In the excerpt from Alfred Hitchcock’s North by Northwest (1959), the elemental function of the hand is emphasized. In the mountains, in one of Hitchcock’s most exciting and famous scenes, Cary Grand, clinging to the edge of a cliff, tries to save Eva Marie Sant, who, about to fall, asks for help by offering him her hand. The scene is interrupted as soon as the pursuer spots her and steps on Cary’s hand. There remains the notion of a chain of life linked in the final bulwark of survival: the hand is the last resort, it is the link to life. The transitivity of objects eternally connected to the hand plays a dominant role in the cinematic narrative. On one of the monitors we see four pairs of hands exchanging money with each other one after the other. It is a clip from a propaganda film of the USA (1934 to 1937), in which the mass acquisition of labor is advertised. The money circulates in the hand that can do anything. The duality of the expression of the hand is once again described in the book “Gestology and Representation for Film Actors” . From this point, the author begins to study human interaction in relation to the position of the hand: the palm (the inner part) is sensitive and fragile and has the function of protecting and caressing; the back of the hand (the outer part) is dry and strong and has the function of protecting and defending.
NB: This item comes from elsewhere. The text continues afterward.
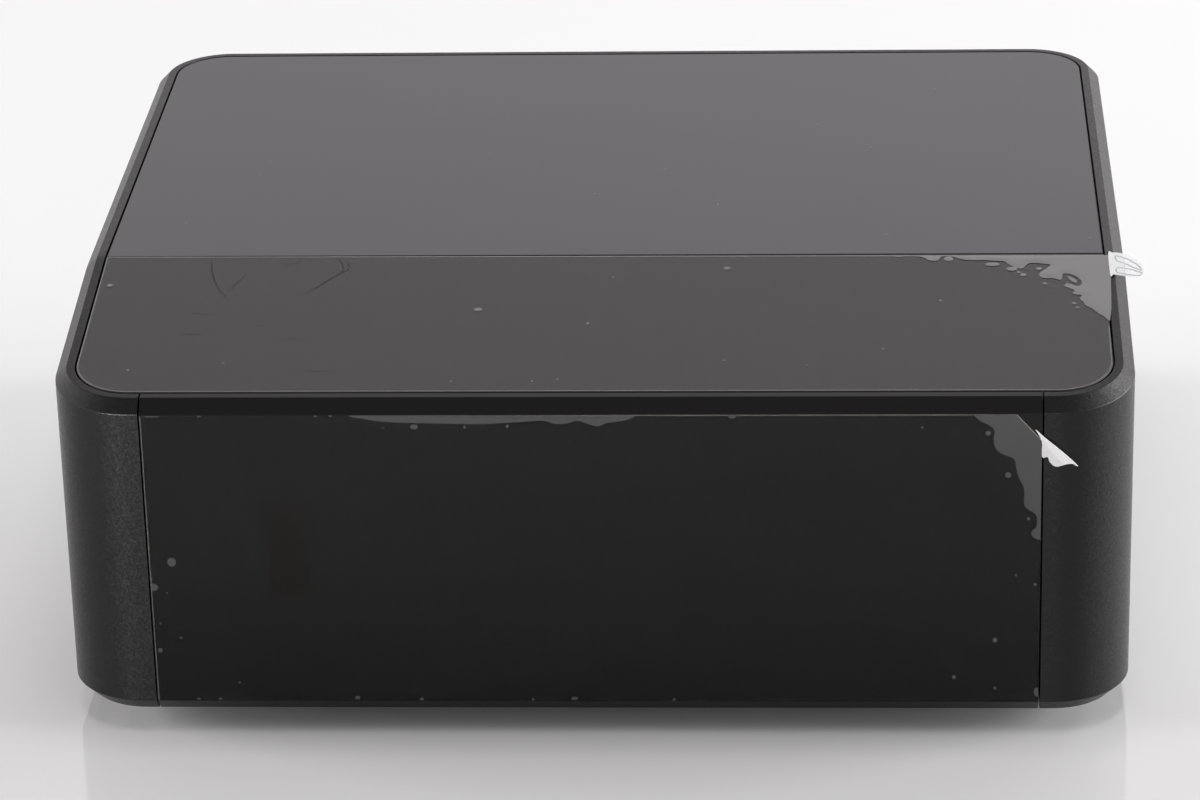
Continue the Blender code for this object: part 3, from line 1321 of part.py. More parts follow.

This is the duality represented through the images below: respect and intimacy (figure 6), aggression and caress (figure 7).
|Figure 6||Figure 7|
The revolution in Jean-Luc Godard’s Le Petit Soldat (1963) brings forth the fist as a symbol of strength and resistance. The closed fist (with the back to the person shown) is synonymous with threat; turned over, the hand shows the weak part; held up, raised, it says that it is not afraid and is determined to fight; it is thus synonymous with revolution, the opposite of threat. The hand can be turned and viewed from all sides; it is the only part of the body that can be admired from all perspectives. It can be a place for the eyes, as if it were a mirror; it can be a writing surface, a canvas, or a stage for an imaginary world. For the viewer, it is much more than a hand; it is what the eye can imagine.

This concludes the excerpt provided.